Although theatrical nudity would still have been impossible by the time Harold Pinter premiered The Homecoming in 1965 – three years before the abolition of stage censorship in Britain – the era was more liberated, and so the erotic leg-crossing by the character of Ruth (Gemma Chan) in Jamie Lloyd’s new staging at Trafalgar Studios is exactly as scripted 50 years ago. Lloyd also maintains the period setting. The north London family into which Ruth has married - and visits from America for the first time, with her husband, an English academic - gives the impression, especially in the precisely seedy clothes and tones that John Simm and Keith Allen give to their characters, that the men of this clan might easily run errands or drive getaway cars for the Kray brothers.
But with regard to the stage picture imagined by the playwright, Lloyd has been even more radical than Eyre. While the furniture, including an armchair and radiogram, are correctly antique, Soutra Gilmour’s set dispenses with walls, enclosing the scenes within a red steel frame, to which the designs of lighting (Richard Howell) and sound (George Dennis) add nightmarish flashes of colour and noise. The absence of walls allows the characters reaction shots, unscripted by Pinter, after they have exited, thus creating an expressionistic version of a realistic play.
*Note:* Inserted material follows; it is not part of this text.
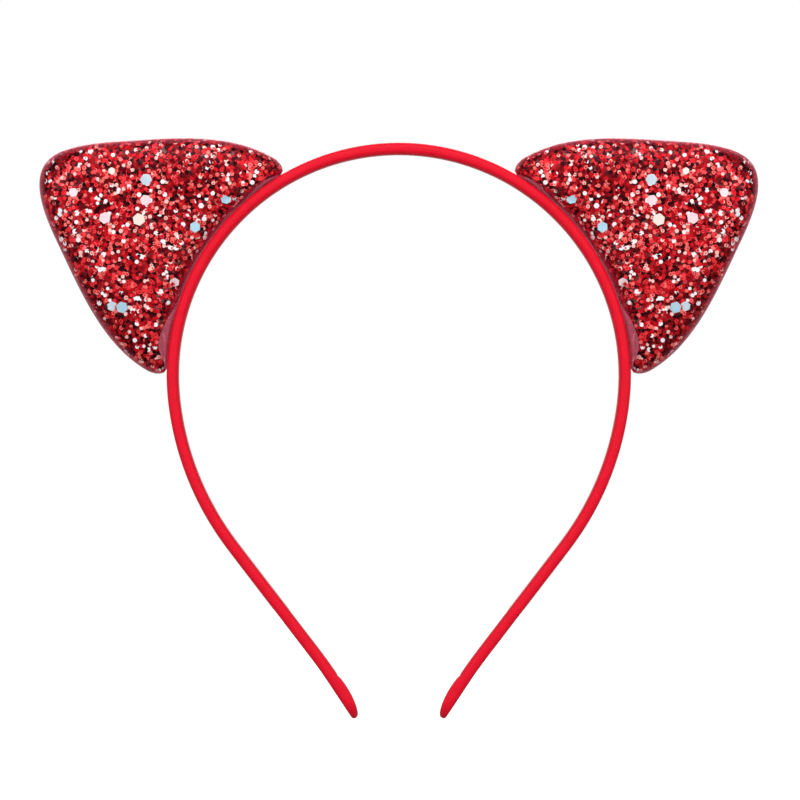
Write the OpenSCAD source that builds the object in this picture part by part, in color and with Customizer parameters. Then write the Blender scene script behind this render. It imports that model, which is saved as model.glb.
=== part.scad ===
// Animal ears headband: a satin-covered spring band with two padded glitter ears.
// Frame: +Z up, +X to the viewer's right, the front faces -Y. The origin is the
// centre of the circle that the crown of the band follows, midway front to back.

/* [Band] */
// Radius of the crown's inner face, which rests on the head
head_r = 55; // [50:0.5:62]
// Thickness of the covered band, from the head side to the outside
band_t = 3; // [2.8:0.1:3.6]
// Width of the covered band, front to back
band_w = 8; // [7:0.5:10]
// Thickness of the satin and of the lining ribbon
cloth_t = 0.3; // [0.2:0.05:0.35]
// Width of each satin hem that is folded onto the head side
hem_w = 1.8; // [1:0.1:2.4]

/* [Arms] */
// Inner radius of the bend below each ear
cheek_r = 71.5; // [62:0.5:82]
// Angle of the bend below each ear
cheek_a = 31.5; // [28:0.5:34]
// Length of the straight run below the cheek bend
run_len = 35; // [30:0.5:40]
// Outer radius of the small outward bend before the tip
flare_r = 80; // [60:5:120]
// Angle of that outward bend
flare_a = 4; // [3:0.5:6]
// Length of the wrapped tip
tip_len = 12; // [10:0.5:14]

/* [Flex] */
// Angle from the top of the crown to each upper flex line
top_flex_a = 15; // [10:1:20]
// Angle below the horizontal at which the crown ends, at each lower flex line
arm_flex_a = 6; // [4:0.5:8]
// Clear gap between two pieces of the band at a flex line
flex_gap = 0.5; // [0.3:0.1:1]

/* [Ears] */
// Angle of each ear's middle line above the horizontal
ear_lean = 30.5; // [28:0.5:34]
// Distance from the crown's centre to the tip of the ear
ear_tip = 103; // [98:0.5:108]
// Half of the ear's greatest width
ear_half_w = 31; // [29:0.5:32]
// Distance from the crown's centre to the ear's greatest width
ear_wide_at = 55; // [54:0.5:57]
// Distance from the crown's centre to the thickest point of the padding
ear_mid = 74; // [70:0.5:78]
// Half of the ear's thickness, front to back
ear_half_t = 6; // [4.5:0.25:8]
// How flat the ear's faces are: higher is flatter, with tighter edges
ear_flatness = 6; // [3:1:8]
// Half of the angle that the ear's base spans on the crown
ear_base_a = 29; // [27:0.5:29.5]

/* [Ear layers] */
// Thickness of the clear film
film_t = 0.2; // [0.15:0.05:0.3]
// Room under the film for the loose sequins
sequin_room = 0.35; // [0.3:0.05:0.5]
// Thickness of the glitter skin
skin_t = 0.5; // [0.4:0.05:0.7]
// Thickness of a sequin
sequin_t = 0.1; // [0.05:0.01:0.12]

/* [Hidden] */
$fn = 96;

half_w = band_w / 2;
wall_t = cloth_t + 0.1;             // satin and its glue along the core's edges
core_bottom = 2 * cloth_t;          // the core lies on the hems and the lining
core_top = band_t - wall_t;
core_half_w = half_w - wall_t;
seat_half_w = half_w - hem_w;       // clear width between the two hems
lining_half_w = half_w - 0.6;
edge_r = 1.2;                       // rounding of the band's outer edges
outer_r = head_r + band_t;
gap_a = flex_gap / outer_r * 180 / PI;

tip_flat = 5;                       // length of the tip before it thins out
tip_round = 14;                     // radius of the tip's head side
fold_t = 0.25;                      // how far the folded tip stands proud
tip_inset = 0.5;                    // from the end of the wrap to the end of the core
tongue_step = 0.1;                  // how much slimmer the core is inside the wrap
tongue_lead = 1;                    // length of the core's end that is let into its bar

glue_gap = 0.05;                    // thickness of the glue between two layers
base_r = outer_r + 0.12;            // the ear's base stands just clear of the band

// The colours of the materials
satin_red = [0.88, 0.05, 0.12];
lining_red = [0.72, 0.04, 0.1];
spring_red = [0.6, 0.05, 0.08];
glitter_red = [0.7, 0.05, 0.08];
film_pink = [1, 0.75, 0.8, 0.35];
sequin_white = [0.85, 0.92, 1];
foam_white = [0.95, 0.92, 0.9];

// ---- Frames ----

// The modules below draw the front view in X and Y, and this stands it up.
module upright() { rotate([90, 0, 0]) children(); }

// Draws the same piece on the viewer's left.
module on_left() { mirror([1, 0, 0]) children(); }

// ---- Band sections: X is the height above the head, Y is front to back ----

// A bar's section with both outer edges rounded by short chords.
function bar_section(low, high, half_width, corner) = concat(
    [[low, half_width], [low, -half_width]],
    [for (a = [-90:30:0])
        [high - corner, corner - half_width] + corner * [cos(a), sin(a)]],
    [for (a = [0:30:90])
        [high - corner, half_width - corner] + corner * [cos(a), sin(a)]]
);

module core_section() {
    polygon(bar_section(core_bottom, core_top, core_half_w, edge_r - wall_t));
}

module cover_section() {
    difference() {
        polygon(bar_section(cloth_t, band_t, half_w, edge_r));
        core_section();
        translate([0, -seat_half_w]) square([core_bottom + 0.1, 2 * seat_half_w]);
    }
}

module lining_section() {
    translate([0, -lining_half_w]) square([cloth_t, 2 * lining_half_w]);
    translate([0, -seat_half_w]) square([core_bottom, 2 * seat_half_w]);
}

// ---- Runs of the band: each starts at the head-side face and heads down -Y ----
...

Such changes are similar to those a tailor might make in adjusting a suit for a different body shape, and are mild in comparison with revivals that fashion a completely different garment from the material. That happened a few years ago to Little Eyolf at the National Theatre, which the dramatist Samuel Adamson renamed Mrs Affleck and refitted it with a new location and characters. An equally extreme makeover is currently to be found at the National in Husbands and Sons, an evening created by knocking three DH Lawrence one-act plays into a single drama.
The latest stagings of Little Eyolf and The Homecoming suggest, though, a middle way in which the speech and plot remain unchanged but the setting and stage directions can be optional. In permitting this visual freedom, the Pinter estate is at one with the literary executors of Arthur Miller, who approved Ivo van Hove’s thrilling non-naturalistic interpretation of A View from the Bridge, returning the story to its roots in Greek tragedy.
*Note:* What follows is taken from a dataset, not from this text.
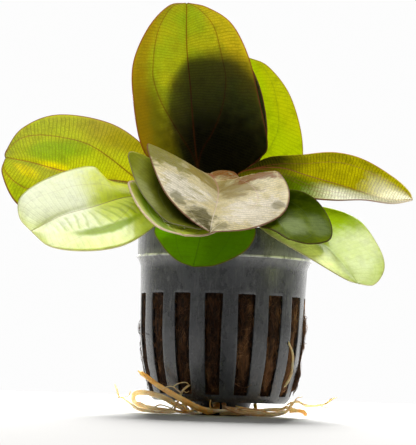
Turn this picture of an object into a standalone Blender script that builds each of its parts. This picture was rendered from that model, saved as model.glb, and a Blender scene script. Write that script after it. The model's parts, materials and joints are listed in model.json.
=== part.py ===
"""Echinodorus plant in a net pot: broad-leaved rosette, coir plug, roots under the base.

Blender 4.5 script. Metres, +Z up, the pot's axis on Z and the middle of its foot at the origin.
The pot's front, over which the lowest leaf hangs, faces -Y.
"""

from math import cos, pi, radians, sin

import bmesh
import bpy
from mathutils import Vector

MM = 0.001
GAP = 0.3

# Pot, in mm. The rim's outer diameter is the size that everything else was scaled from.
POT_HEIGHT = 54.5
RIM_RADIUS = 26.1
COLLAR_STEP_Z = 46.6
SHOULDER_RADIUS = 24.9
BASE_Z = 3.0
FOOT_RADIUS = 8.0
WALL = 0.9
POT_SIDES = 48
BODY_OUTLINE = [(24.6, 36.0), (24.3, 23.0), (23.3, 15.0), (21.6, 8.5), (20.8, 5.0), (19.5, BASE_Z)]

SLOTS = 16
SLOT_TURN = radians(-6.5)
SLOT_BOTTOM_Z = 6.0
SLOT_TOP_Z = 35.2
SLOT_WIDTH_BOTTOM = 4.0
SLOT_WIDTH_TOP = 5.2

BASE_SLOTS = 8
BASE_SLOT_WIDTH = 4.8
BASE_SLOT_FROM = 10.8
BASE_SLOT_TO = 18.0

# Coir plug and the short rootstock that the leaf stalks grow from, in mm.
PLUG_SIDES = 32
PLUG_TOP_Z = 52.5
CROWN_X = -4.0
CROWN_RADIUS = 4.6
CROWN_TOP_Z = 59.8

# Leaves, in mm. A leaf's left and right margins are named as seen from its upper face, tip up.
# The stalk leaves the crown at the given azimuth (0 is the front, 90 the right) and height.
STALK_RADIUS = 1.2
BLADE_THICKNESS = 0.45
MIDRIB_THICKNESS = 1.1
BLADE_STATIONS = 11
STALK_STATIONS = 4
HALF_BLADE_STEPS = 2
STALK_EDGE = radians(80)
STALK_BLEND = 0.12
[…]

This approach of being more prescriptive about what is heard than what is seen was promoted in recent times by Stephen Daldry’s influential 1992 National Theatre production of An Inspector Calls, which reinterpreted JP Priestley’s 1940s moral fable as a noir nightmare.
Even the Samuel Beckett estate, notoriously protective of texts that often describe actions with choreographic precision, now seems prepared to relent. At the Happy Days Enniskillen International Beckett festival this year, I saw the Berliner Ensemble production of Waiting for Godot, and was thrilled by both the quality of the acting and the playfulness of the staging, which included interaction with a prompter-stage manager, unscripted business involving conversations with the audience, and moments when the German-speaking actors commented on the English surtitles above their heads.
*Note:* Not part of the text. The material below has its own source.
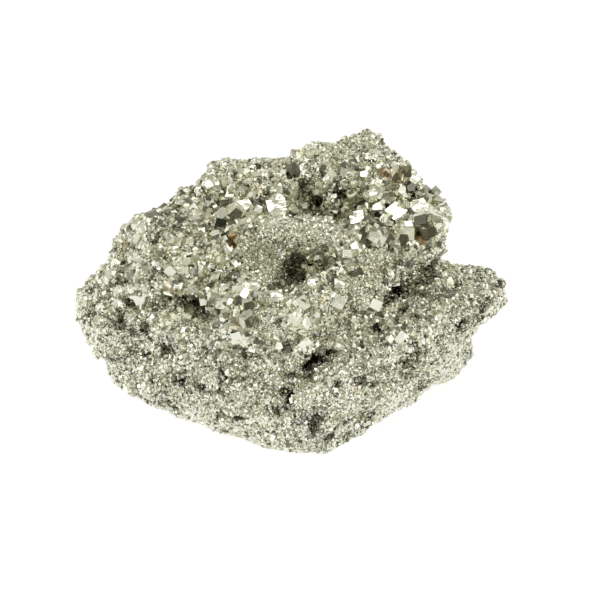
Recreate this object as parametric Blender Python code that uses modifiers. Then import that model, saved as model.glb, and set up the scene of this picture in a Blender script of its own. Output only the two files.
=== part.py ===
"""A hand specimen of pyrite, 80 mm across: one grown-together lump.

A low, wedge-fronted mass of fine-grained pyrite carries a thicker upper mass that overhangs
it on a ragged lip. The upper mass has a rounded nose, a pit behind it, a ridge over the pit
and a hollow lined with larger crystals at its right-hand end. Pyritohedra and cubes stand
out of the whole skin, largest in the hollow.

The skin is modelled in four steps: rounded masses are drawn together in one skin, the show
side gets its bumps and hollows, noise and ledges roughen the whole, and the outline is
fitted. Crystals are then fused with it.

Lengths below are in millimetres. +X is across, +Y to the back and +Z up. The show side is
seen from in front and 35 degrees above, and (across, up) measures its picture plane, which
passes through AIM square to the line of sight.
"""

import math

import bmesh
import bpy
import numpy as np
from mathutils import Euler, Matrix, Vector, noise
from mathutils.bvhtree import BVHTree

MM = 0.001

# --- The show side -----------------------------------------------------------------------
VIEW_TILT = 35.0  # degrees above the bench
VIEW_REACH = 400.0  # from the eye to the aim point
AIM = np.array((1.7, -3.0, 18.0))  # where the picture plane's (0, 0) is

# All is moved by this at the end, which brings the origin to the resting face, under the
# middle of the specimen's box.
CENTRE_SHIFT = (0.0, -1.4, -0.4)  # the last is the base cut's height

# The specimen's outline from the show side, as (across, up), clockwise from the left tip.
OUTLINE = (
    (-41.5, 2.0), (-40.5, 4.0), (-37.0, 5.5), (-35.5, 7.0), (-34.5, 10.0), (-33.5, 13.0),
    (-30.5, 15.5), (-27.5, 17.0), (-25.0, 17.5), (-23.0, 19.5), (-20.5, 20.5), (-18.0, 22.5),
    (-16.0, 26.0), (-14.0, 26.5), (-11.0, 26.0), (-7.0, 26.0), (-3.0, 26.0), (-0.5, 27.5),
    (2.0, 29.0), (5.5, 29.5), (8.0, 30.5), (10.5, 30.5), (11.5, 31.5), (13.0, 31.5),
    (14.5, 30.5), (16.5, 28.0), (19.5, 25.5), (21.5, 23.0), (23.0, 21.0), (26.0, 18.5),
    (28.0, 15.5), (28.0, 13.5), (26.5, 10.5), (26.0, 9.0), (29.0, 7.5), (30.0, 6.5),
    (33.0, 6.5), (36.0, 6.5), (37.0, 5.5), (37.5, 3.5), (38.5, 0.5), (38.0, -1.5),
    (34.5, -4.0), (32.5, -5.5), (31.5, -8.5), (32.0, -10.0), (30.0, -12.5), (29.0, -14.5),
    (26.0, -15.5), (23.0, -17.0), (21.0, -19.0), (15.5, -21.5), (10.5, -25.5), (8.5, -26.0),
    (6.5, -28.2), (0.0, -28.0), (-3.5, -27.8), (-7.0, -27.2), (-10.0, -25.6),
    (-18.5, -22.8), (-25.0, -20.6), (-31.5, -17.8), (-34.5, -15.0), (-36.0, -11.5),
    (-39.5, -7.0), (-41.0, -3.0),
)
OUTLINE_MARGIN = 0.1  # by which the skin is fitted past it, to make up for the thinning
OUTLINE_STEPS = 144  # directions in which the fit is measured
OUTLINE_PASSES = 4
OUTLINE_CORE = 0.45  # share of the reach inside which nothing is slid

# --- The masses --------------------------------------------------------------------------
# Each mass is a rounded box: centre, half sizes, turn in degrees about X, Y and Z.
LOWER_MASS = {
    "core": ((1, 3, 9), (33, 22, 12), (0, 0, 0)),
    "keel": ((3, -11, 6), (20, 13.5, 9.5), (0, 0, 3)),
    "keel_left": ((-13, -8, 7), (17, 10, 8.5), (0, 0, -26)),
    "keel_right": ((17, -6, 7), (17, 10, 8.5), (0, 0, 30)),
    "wing": ((-28, 1, 11), (13, 12, 6.5), (0, -6, 8)),
    "wing_foot": ((-27, -2, 6), (10, 9, 6), (0, 0, -30)),
    "arm": ((29, 5, 11), (11, 9, 6.5), (0, -4, 14)),
    "arm_foot": ((26, 1, 6), (10, 9, 6), (0, 0, 38)),
    "back": ((-2, 17, 10), (29, 12, 12), (0, 0, -4)),
}
UPPER_MASS = {
    "slab": ((-5, 9, 22), (27, 17, 8.5), (14, 4, 0)),
    "shoulder": ((-26, 8, 18), (10, 11, 7), (10, -14, 12)),
    "crown_left": ((-13, 18, 24), (12, 8, 8), (8, 0, -6)),
    "crown_right": ((12, 18, 27), (11, 9, 9.5), (10, 6, -20)),
    "lobe": ((20, 9, 24.5), (10.5, 9.5, 7), (0, 16, 22)),
    "nose": ((-3, -7, 20), (12, 9, 6.5), (-14, 0, 0)),
    "nose_left": ((-13, -3, 19), (10, 9, 6), (-6, 0, -18)),
    "nose_right": ((9, -4, 19), (9, 9, 6), (0, 0, 24)),
    "ridge": ((1, 3, 26), (13, 5.5, 5.5), (0, 4, -4)),
}
BLOCK_ROUNDNESS = 0.62  # 0 is a box and 1 an ellipsoid
BLOCK_SUBDIVISIONS = 5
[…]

The key test – whether the intended tone and meaning of the script survive the changes – was easily passed for me by those versions of Priestley, Beckett and Miller, and is also by the new views of Pinter and Ibsen.
Eyre’s decision to undress Mrs Allmers is clearly his most contentious intervention, but can be justified because it creates a modern parallel to the shock that a 19th-century audience would have felt at Rita’s attitudes to marriage, sex and motherhood. Parodoxically, although theatrical nudity is now far from being a legal or social taboo, it still induces unease in an audience because of the exposure of actors to voyeuristic scrutiny and the uncertainty, at least for this man in the stalls, over whether the male gaze should be averted or maintained in such situations.
In the case of Little Eyolf, Eyre’s addition of nudity is especially bold because Ibsen had already included in the play two of the other riskiest elements in live drama: a child and a dog. The title character is a nine-year-old boy, and a supporting character, a peripatetic old woman who specialises in a primitive Scandinavian form of rodent control, at one point produces from her bag a pet pug.
The jeopardy of such moments is that the spell of the play may be broken by the theatre-goer’s concern for the participants. Does the exposure make the actor feel uncomfortable? Will the child star remember the lines? Might the canine co-star be frightened by the lights and the loud “aaaah” from the audience? However, on press night, Lydia Leonard, Tom Hibberd (one of three alternating Eyolfs) and a charismatic lapdog, who is cruelly denied a programme credit, all powerfully negotiated their moments, and, if the ghost of Ibsen is affronted by Rita’s semi-frontal, the playwright’s shade should give the director credit for being entirely faithful to the treacherous requirement to work with children and dogs.
One aspect of the Pinter production also offers a contrary perspective on the perceived obligation to respect a playwright’s intentions. In the backstory of The Homecoming, Max, a widower, seems to have brought up his three children largely on his own. Lines in the play about the nasty patriarch having “tucked up” his sons in bed each night, and a reference to the “fun” that they used to have in the bath, have tended to be inflected in recent productions by our current sensitivity to the possibility of child abuse. During an interview late in his life, Pinter told me that he was irritated by this interpretation, as he had intended no such innuendo. Even so, the pederastic stresses are there again in Lloyd’s production, and – particularly with a dramatist whose dialogue tends towards ambiguity – readings of this kind seem justified.
Both thrilling examples of intelligent revisionism, these 2015 versions of The Homecoming and Little Eyolf suggest that, in revivals of modern classics, fidelity can consist of respecting the overall composition while adding a contemporary gloss.